Inspired by society’s discarded objects, Lane creates constructed photographic spaces marked by aggression, anxiety, and contradiction. Working in the studio, he stages found materials—objects carrying visible histories of use, circulation, and familiarity—under controlled conditions across multiple photographic sessions. Selected for the meanings they already hold, these objects are sometimes left intact, and at other times deliberately stressed, altered, or physically combined. As elements accumulate, no single configuration is sufficient to contain their relationships. Objects therefore reappear across shoots and are recomposed into composite images built from fragments captured at different moments. The resulting photographs do not function as transparent windows onto singular scenes, but as mediated spaces where meaning emerges through proximity, repetition, and unexpected interaction rather than through the logic of the “decisive moment.”

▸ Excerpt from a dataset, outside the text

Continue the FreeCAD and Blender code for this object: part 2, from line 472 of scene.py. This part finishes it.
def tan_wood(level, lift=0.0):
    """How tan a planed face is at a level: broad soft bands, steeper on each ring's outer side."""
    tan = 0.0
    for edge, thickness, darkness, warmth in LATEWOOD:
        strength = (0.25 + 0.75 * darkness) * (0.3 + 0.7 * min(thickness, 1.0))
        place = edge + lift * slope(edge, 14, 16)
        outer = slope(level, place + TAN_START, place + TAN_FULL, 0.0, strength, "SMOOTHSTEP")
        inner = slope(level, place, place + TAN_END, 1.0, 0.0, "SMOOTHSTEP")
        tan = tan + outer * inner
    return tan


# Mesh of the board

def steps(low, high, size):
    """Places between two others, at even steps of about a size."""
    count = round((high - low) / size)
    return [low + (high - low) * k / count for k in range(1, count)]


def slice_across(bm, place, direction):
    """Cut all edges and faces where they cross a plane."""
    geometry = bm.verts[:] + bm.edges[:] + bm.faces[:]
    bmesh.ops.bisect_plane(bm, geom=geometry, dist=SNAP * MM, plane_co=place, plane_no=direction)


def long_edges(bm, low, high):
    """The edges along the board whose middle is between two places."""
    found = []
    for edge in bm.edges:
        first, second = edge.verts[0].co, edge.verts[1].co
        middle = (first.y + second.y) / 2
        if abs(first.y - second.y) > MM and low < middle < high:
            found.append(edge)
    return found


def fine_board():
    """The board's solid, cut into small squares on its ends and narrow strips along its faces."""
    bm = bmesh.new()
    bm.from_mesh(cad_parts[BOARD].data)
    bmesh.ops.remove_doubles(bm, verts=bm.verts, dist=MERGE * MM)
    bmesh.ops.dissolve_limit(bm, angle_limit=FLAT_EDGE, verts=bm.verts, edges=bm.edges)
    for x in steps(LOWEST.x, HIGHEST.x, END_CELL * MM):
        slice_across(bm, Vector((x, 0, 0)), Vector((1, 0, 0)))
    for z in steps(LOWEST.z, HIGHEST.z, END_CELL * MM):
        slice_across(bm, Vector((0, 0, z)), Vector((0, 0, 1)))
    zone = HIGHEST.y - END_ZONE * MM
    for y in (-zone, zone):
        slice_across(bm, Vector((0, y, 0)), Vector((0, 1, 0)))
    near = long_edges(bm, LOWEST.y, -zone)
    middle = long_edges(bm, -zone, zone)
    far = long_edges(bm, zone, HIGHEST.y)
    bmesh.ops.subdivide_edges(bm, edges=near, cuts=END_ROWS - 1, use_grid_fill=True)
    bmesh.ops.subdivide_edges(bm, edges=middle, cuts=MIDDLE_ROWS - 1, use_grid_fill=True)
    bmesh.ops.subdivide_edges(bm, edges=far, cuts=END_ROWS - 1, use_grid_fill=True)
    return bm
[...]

Lane’s compositions are intentionally chaotic, assembling incompatible forms and conditions within a single photographic field. Compositing operates not as a corrective technique, but as a structural response to density—allowing contradictory histories, scales, and emotional registers to coexist. Within this unstable terrain, the most banal objects are activated for their mythic and symbolic potential.

By embracing the tension between control and disorder, Lane navigates an uncanny space where the creepy and the mythic overlap. These cumulative constructions resist fixed meaning, producing open‑ended meditations on consumption, masculinity, and the mechanisms of visibility and erasure that shape contemporary culture.